I acknowledged my sin to you, and I did not cover my iniquity; I said, “I will confess my transgressions to the LORD,” and you forgave the iniquity of my sin.(Psalm 32:5)

The word “forgive” in Hebrew helps us to picture what the action really is – the one who forgives bears the cost of the one who owes the debt.  What is the debt?  We have a difficult time with words rarely used in our culture.  We better understand guilt rather than iniquity, rebellion instead of transgression, and imperfection rather than sin.  But forgive is a term we use quite a lot without really thinking about what the word implies.  We tend to think of forgiveness only as a blessing to the one forgiven and not as a cost to the one doing the forgiving!  David understood this and captured it in poetry unlike anyone before him in human history, at the same time feeling the weight of his emotional guilt for the outright rebellion in his heart towards God and yet still fully understanding that it was God who took that weight. The word forgive is, perhaps, something we have become too familiar with as “letting someone off the hook.”  We often tend to underestimate the impact of our mistakes on others; “oh, so-and-so is just being too sensitive, they need to get over it!”  Are we really in any place as the one who commits the error (and in most cases barely see it as an error to begin with) to estimate the cost of the damage?  How much imperfection does it take to make something no longer perfect?  We were created in the image of God.  We know instinctively, because we feel the guilt of it without ourselves, that we do not measure up to that perfect image and that we make mistakes, errors, and imperfections.  More often than not, we make matters worse when we cover that over to hide it.  The best we can do is seek grace when we offend others, why should this not be true of God also?  But we cannot undo the imperfection.  Instead, the only way for an imperfect person to stand before a Holy God is for a perfect person to take their place.  When God “bears the cost” of forgiving us, he alone is qualified to stand there as a perfect substitute for our imperfection, rebellion, and failures.

Dialogue Questions:

    • What do you think of the word guilt – do you ever experience this?
      • What causes guilt?
      • Can we still be guilty if we do not feel guilty?
      • If we are forgiven of something, do we still feel guilty for it?
    • We tend to think of sin as moral failure only, rather than the whole scope of our mistakes and imperfections.
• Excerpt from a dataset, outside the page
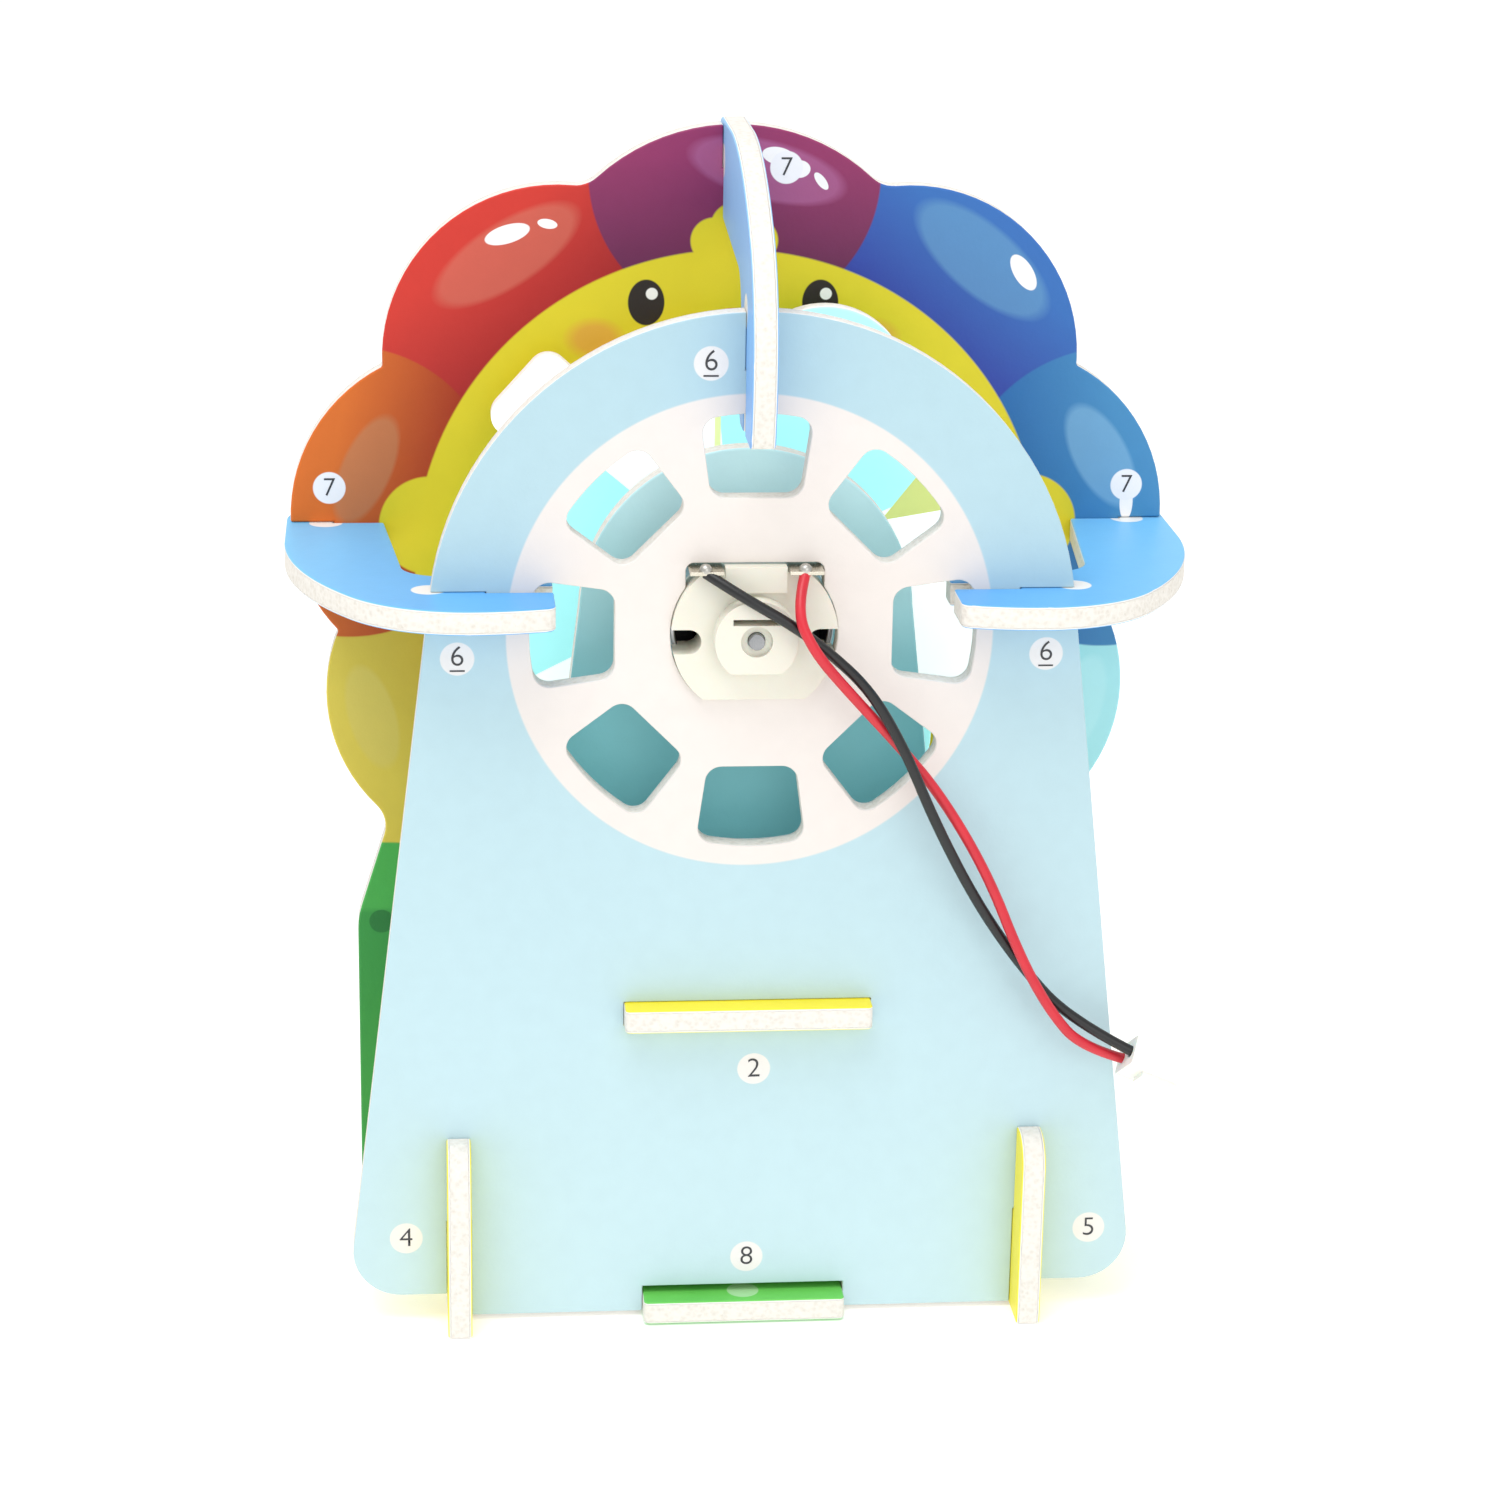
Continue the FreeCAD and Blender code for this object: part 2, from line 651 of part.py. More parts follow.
def make_magnet(label, side):
    """One arc-shaped ferrite magnet, held against the round side of the case."""
    magnet = new_body(label, height="axis_height")
    inner, outer = size("magnet_inner"), size("magnet_outer")
    turn = math.radians(size("magnet_half_angle"))

    def draw(sketch):
        def place(radius, angle):
            return (side * radius * math.cos(angle), radius * math.sin(angle))
        closed_chain(sketch, [
            arc_through(place(outer, -turn), place(outer, 0), place(outer, turn)),
            line(place(outer, turn), place(inner, turn)),
            arc_through(place(inner, turn), place(inner, 0), place(inner, -turn)),
            line(place(inner, -turn), place(outer, -turn)),
        ])

    slab(magnet, "arc", "magnet_near", "magnet_near + magnet_length", draw)
    return magnet


def make_box(label, left, right, near, far, bottom, top):
    """A small square-cut piece between six planes."""
    piece = new_body(label, height="axis_height")
    slab(piece, "block", near, far, lambda s: rectangle(s, left, right, bottom, top))
    return piece


def make_core():
    """The laminated three-pole core of the armature."""
    core = new_body("armature_core", height="axis_height")
    far = "core_near + core_length"
    slab(core, "disc", "core_near", far, lambda s: circle(s, "core_radius"))
    bite(core, "bore", "core_near - 1", far + " + 1", lambda s: circle(s, "shaft_radius + seat"))

    def draw(sketch):
        def arm_side(reach):
            return ("%s * cos(30deg) - arm_half * sin(30deg)" % reach,
                    "-%s * sin(30deg) - arm_half * cos(30deg)" % reach)
        root_x, root_y = arm_side("arm_root")
        shoe_x, shoe_y = arm_side("arm_shoe")
        polygon(sketch, [("-(%s)" % root_x, root_y), ("-(%s)" % shoe_x, shoe_y),
                         ("-pole_gap_half", "-core_radius * 0.8"), ("-pole_gap_half", "-core_radius * 1.1"),
                         ("pole_gap_half", "-core_radius * 1.1"), ("pole_gap_half", "-core_radius * 0.8"),
                         (shoe_x, shoe_y), (root_x, root_y)])

    space = bite(core, "winding_space", "core_near - 1", far + " + 1", draw)
    around(core, [space], "Y_Axis", "poles", "360", "winding_spaces")
    return core


def make_coil(label, turn):
    """One enamelled copper coil round one arm of the core."""
    coil = new_body(label, depth="core_near + core_length / 2", height="axis_height",
                    rotation=FreeCAD.Rotation(DEPTH, turn))
    sketch = new_sketch(coil, "coil_outline", "XY_Plane", "(coil_low + coil_high) / 2")
    rectangle(sketch, "-coil_half", "coil_half",
              "-core_length / 2 - coil_overhang", "core_length / 2 + coil_overhang")
    pad(coil, sketch, "coil_high - coil_low", "coil")
    round_corners(coil, "coil_overhang", UP, lambda p: True, "coil_corners")
    sketch = new_sketch(coil, "arm_outline", "XY_Plane", "(coil_low + coil_high) / 2")
    rectangle(sketch, "-arm_half - gap", "arm_half + gap", "-core_length / 2 - gap", "core_length / 2 + gap")
    pocket(coil, sketch, "coil_high * 2", "arm_room")
    return coil


def make_commutator():
    """The copper commutator with three slits between its segments."""
    far = "commutator_near + commutator_length"
    part = make_ring("commutator", "commutator_radius", "shaft_radius + seat", "commutator_near", far)
    slit = bite(part, "slit", "commutator_near - 1", far + " + 1",
                lambda s: rectangle(s, "-0.15", "0.15", "commutator_radius * 0.8", "commutator_radius * 1.2"))
    around(part, [slit], "Y_Axis", "poles", "360", "slits")
    return part


def make_shaft():
    shaft = new_body("motor_shaft", height="axis_height")
    slab(shaft, "rod", "shaft_near", "shaft_far", lambda s: circle(s, "shaft_radius"))
    return shaft


# ---------------------------------------------------------------- wheel

def make_wheel():
    """A board disc with three round domes and three square tabs between them."""
    wheel = new_body("spinner_wheel", depth="wheel_depth", height="axis_height")
    sketch = new_sketch(wheel, "disc_outline", "XZ_Plane")
    circle(sketch, "wheel_radius")
    pad(wheel, sketch, name="disc")
    sketch = new_sketch(wheel, "dome_outline", "XZ_Plane")
    circle(sketch, "dome_radius",
           "dome_reach * cos(dome_angle * 1deg)", "dome_reach * sin(dome_angle * 1deg)")
    dome = pad(wheel, sketch, name="dome")
    sketch = new_sketch(wheel, "tab_outline", "XZ_Plane")
    corners = []
    for reach, half in (("tab_reach", "-tab_half"), ("tab_reach", "tab_half"),
                        ("wheel_radius / 2", "tab_half"), ("wheel_radius / 2", "-tab_half")):
        corners.append(("%s * cos(tab_angle * 1deg) - (%s) * sin(tab_angle * 1deg)" % (reach, half),
                        "%s * sin(tab_angle * 1deg) + (%s) * cos(tab_angle * 1deg)" % (reach, half)))
    polygon(sketch, corners)
    tab = pad(wheel, sketch, name="tab")
    around(wheel, [dome, tab], "Y_Axis", "poles", "360", "lobes")
    corner = math.hypot(size("tab_reach"), size("tab_half"))
    round_corners(wheel, "tab_corner", DEPTH, lambda p: close(math.hypot(p.x, p.z), corner), "tab_corners")
    sketch = new_sketch(wheel, "hub_hole", "XZ_Plane")
    circle(sketch, "hub_radius + gap")
    pocket(wheel, sketch, name="hub_cut")
    return wheel


def make_hub():
    hub = new_body("wheel_hub", height="axis_height")
    rear, front = "wheel_depth - board / 2", "wheel_depth + board / 2"
    slab(hub, "flange", rear + " - hub_flange", rear, lambda s: circle(s, "hub_flange_radius"))
    slab(hub, "boss", rear + " - hub_flange / 2", front + " + hub_proud", lambda s: circle(s, "hub_radius"))
    bite(hub, "bore", rear + " - hub_flange - 1", front + " + hub_proud + 1",
         lambda s: circle(s, "shaft_radius + seat"))
    return hub


# ---------------------------------------------------------------- leads and connector

def bent_wire(label, points):
    """A round wire of straight runs and tangent arcs, and its length and bend radii."""
    radius = size("lead_diameter") / 2
    points = [V(*point) for point in points]
    edges, radii = [], []
    start = points[0]
    for before, corner, after in zip(points, points[1:], points[2:]):
        arriving, leaving = corner - before, after - corner
        trim = 0.45 * min(arriving.Length, leaving.Length)
        turn = arriving.getAngle(leaving)
        radii.append(trim / math.tan(turn / 2))
        arriving.normalize()
        leaving.normalize()
        enter, leave = corner - arriving * trim, corner + leaving * trim
        bisector = (leaving - arriving).normalize()
        middle = corner + bisector * (radii[-1] / math.cos(turn / 2) - radii[-1])
        edges.append(Part.LineSegment(start, enter).toShape())
        edges.append(Part.Arc(enter, middle, leave).toShape())
        start = leave
    edges.append(Part.LineSegment(start, points[-1]).toShape())
    path = Part.Wire(edges)
    section = Part.Wire([Part.Circle(points[0], points[1] - points[0], radius).toShape()])
    tube = path.makePipeShell([section], True, False)
    expected = math.pi * radius ** 2 * path.Length
    wire = doc.addObject("Part::Feature", label)
    wire.Label = label
    wire.Shape = tube
    print("%s: length %.1f, volume %.2f against %.2f, smallest bend radius %.1f"
          % (label, path.Length, tube.Volume, expected, min(radii)))
    print("  bend radii", ["%.1f" % bend for bend in radii])
    return wire


BLACK_ROUTE = [
    (-6.1, -19.4, 97.6), (-1.9, -21.8, 95.3), (3.8, -22.4, 92.1), (8.1, -22.3, 88.9), (13.6, -22.4, 83.8),
    (17.9, -23.2, 76.4), (21.6, -22.8, 67.6), (27.2, -21.9, 56.8), (33.2, -21.1, 47.9), (39.8, -21.1, 40.5),
    (48.2, -22.6, 36.4),
]
RED_ROUTE = [
    (5.8, -19.4, 97.6), (4.3, -23.0, 93.9), (6.5, -24.7, 89.2), (11.1, -23.3, 83.6), (17.0, -20.8, 76.8),
    (22.6, -21.0, 70.2), (28.6, -21.9, 60.2), (32.9, -22.7, 49.6), (36.9, -22.8, 42.4), (41.2, -22.0, 37.2),
    (47.6, -20.6, 34.8),
]


def make_connector():
    """A two-way white housing on the ends of the leads, with its two contacts."""
    black_end, red_end = V(*BLACK_ROUTE[-1]), V(*RED_ROUTE[-1])
    middle = (black_end + red_end) * 0.5
    across = (black_end - red_end).normalize()
    along = V(*BLACK_ROUTE[-1]) - V(*BLACK_ROUTE[-2]) + V(*RED_ROUTE[-1]) - V(*RED_ROUTE[-2])
    along = (along - across * along.dot(across)).normalize()
    turned = FreeCAD.Rotation(across, along.cross(across), along, "ZXY")
    width, thickness, length = size("housing_width"), size("housing_thickness"), size("housing_length")
    entry = 1.0
    pitch = (black_end - red_end).Length
    block = Part.makeBox(width, thickness, length, V(-width / 2, -thickness / 2, -entry))
    block = block.makeFillet(0.4, [edge for edge in block.Edges if abs(edge.tangentAt(0).z) > 0.9])
    for side in (-1, 1):
        wire_hole = Part.makeCylinder(0.75, entry, V(side * pitch / 2, 0, -entry))
        cavity = Part.makeBox(1.6, 1.6, length, V(side * pitch / 2 - 0.8, -0.8, 0))
        block = block.cut(wire_hole).cut(cavity)
    rib = Part.makeBox(width / 2, 0.6, length * 0.6, V(-width / 4, thickness / 2, length * 0.15))
    block = block.fuse(rib).removeSplitter()
    pieces = [("connector_housing", block, V())]
    for name, end in (("black_contact", black_end), ("red_contact", red_end)):
        contact = Part.makeBox(1.1, 1.1, length - entry - 1.0, V(-0.55, -0.55, 0))
        pieces.append((name, contact, end - middle))
    for name, shape, shift in pieces:
        piece = doc.addObject("Part::Feature", name)
        piece.Label = name
        piece.Shape = shape
        piece.Placement = FreeCAD.Placement(middle + shift, turned)


def make_solder(label, point):
    blob = doc.addObject("Part::Sphere", label)
    blob.Label = label
    blob.setExpression("Radius", linked("lead_diameter * 0.62"))
    blob.Placement.Base = V(*point) + V(0, 0, 0.35)


# ---------------------------------------------------------------- put together

make_back_panel()
make_middle_panel()
make_front_panel()
make_strut("right_strut", FreeCAD.Rotation(), "axis_height + strut_rise")
make_strut("left_strut", FreeCAD.Rotation(DEPTH, 180), "axis_height + strut_rise")
make_strut("top_strut", FreeCAD.Rotation(DEPTH, -90), "axis_height")
make_support("support_left", "-")
make_support("support_right", "")
make_shelf()
make_deck("base_plate", "board / 2", "base_half", "base_tab_half", "shelf_tab_near", "shelf_tab_far")

make_can()
make_end_cap()
make_ring("rear_bearing", "bearing_radius", "shaft_radius + running", "cap_bearing + gap", "can_near - 1")
make_ring("front_bearing", "bearing_radius", "shaft_radius + running",
          "can_far - 1.4", "can_far + can_boss - 0.1")
make_magnet("magnet_left", -1)
make_magnet("magnet_right", 1)
for side, sign in (("left", "-"), ("right", "")):
    middle = sign + "terminal_offset"
    make_box("terminal_" + side, middle + " - terminal_half", middle + " + terminal_half",
             "cap_face - terminal_proud", "can_near - 0.1",
             "cap_half + gap", "cap_half + gap + terminal_thick")
    inner = sign + "(commutator_radius + brush_gap)"
    outer = sign + "(commutator_radius + brush_gap + brush_thick)"
    make_box("brush_" + side, inner, outer, "commutator_near + 0.8", "commutator_near + 2.6",
             "-commutator_radius", "can_half - can_wall - 0.3")

make_shaft()
make_core()
for number in range(3):
    make_coil("coil_%d" % (number + 1), 120 * number)
make_commutator()
make_wheel()
make_hub()
make_ring("wheel_clip", "clip_radius", "hub_radius + seat", "wheel_depth + board / 2 + gap",
          "wheel_depth + board / 2 + gap + clip_thick")

bent_wire("black_lead", BLACK_ROUTE)
bent_wire("red_lead", RED_ROUTE)
make_solder("solder_left", BLACK_ROUTE[0])
make_solder("solder_right", RED_ROUTE[0])
make_connector()

doc.recompute()

os.makedirs("parts", exist_ok=True)
faults = [item.Label for item in doc.Objects if "Invalid" in item.State or "Error" in item.State]
nodes = [item for item in doc.Objects
         if item.TypeId in ("PartDesign::Body", "Part::Feature", "Part::Sphere")]
faults += [item.Label for item in nodes if item.Shape.isNull() or not item.Shape.isValid()]
if faults:
    raise ValueError("failed: " + ", ".join(faults))
for item in nodes:
    item.Shape.exportStep("parts/%s.step" % item.Label)
print(len(nodes), "nodes written")
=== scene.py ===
import math

import bpy
from mathutils import Matrix, Vector


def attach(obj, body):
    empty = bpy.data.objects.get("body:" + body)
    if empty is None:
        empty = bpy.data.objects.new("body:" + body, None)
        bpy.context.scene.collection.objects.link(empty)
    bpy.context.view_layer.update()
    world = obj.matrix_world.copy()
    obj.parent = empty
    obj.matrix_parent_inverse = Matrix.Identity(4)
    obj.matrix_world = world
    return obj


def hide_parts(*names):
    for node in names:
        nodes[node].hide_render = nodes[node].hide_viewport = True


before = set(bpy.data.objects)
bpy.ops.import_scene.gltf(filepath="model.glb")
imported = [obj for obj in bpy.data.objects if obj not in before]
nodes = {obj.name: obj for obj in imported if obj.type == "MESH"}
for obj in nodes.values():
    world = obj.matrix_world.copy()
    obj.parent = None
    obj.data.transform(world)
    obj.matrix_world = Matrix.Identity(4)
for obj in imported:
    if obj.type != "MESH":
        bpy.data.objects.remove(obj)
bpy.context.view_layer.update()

scene = bpy.context.scene
scene.view_settings.view_transform = "Standard"


# ---- Studio -------------------------------------------------------------------------
# A white laminate table top that runs out of sight under a white room, with a big panel
# overhead and a softer one behind the camera. Top and walls glow a little, to read as white.

def paint(code):
    """A hex colour from a paint chart, turned to the linear values that shaders use."""
    parts = [int(code[i:i + 2], 16) / 255 for i in (1, 3, 5)]
    return [p / 12.92 if p <= 0.04045 else ((p + 0.055) / 1.055) ** 2.4 for p in parts] + [1.0]


def add(tree, kind, sockets=None, **settings):
    """A new node with its settings, and its sockets linked or filled in."""
    made = tree.nodes.new(kind)
    for name, value in settings.items():
        setattr(made, name, value)
    for key, value in (sockets or {}).items():
        if isinstance(value, bpy.types.NodeSocket):
            tree.links.new(value, made.inputs[key])
        else:
            made.inputs[key].default_value = value
    return made


def new_material(name):
    """An empty material and its node tree with the output in place."""
    material = bpy.data.materials.new(name)
    material.use_nodes = True
    material.node_tree.nodes.clear()
    return material, material.node_tree


def coat(tree, colour, roughness, bump=None, bump_mm=0.05, **sockets):
    """The closing shader of a material."""
    fill = {"Base Color": colour, "Roughness": roughness}
    fill.update({key.replace("_", " "): value for key, value in sockets.items()})
    if bump is not None:
        relief = add(tree, "ShaderNodeBump", {"Height": bump, "Distance": bump_mm / 1000, "Strength": 1.0})
        fill["Normal"] = relief.outputs[0]
    shader = add(tree, "ShaderNodeBsdfPrincipled", fill)
    add(tree, "ShaderNodeOutputMaterial", {"Surface": shader.outputs[0]})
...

How does your view of God’s Holiness change if you honestly admit making mistakes and being imperfect?
    • Why does forgiving us cost God anything?  Why did it actually cost Him everything and not just a little bit?

Things to Pray about:

    • Spend some time this week in prayers of thanksgiving, just resting in the fact that God is gracious to us when we do not deserve it.  Pray for the others you know that really need to rest in grace.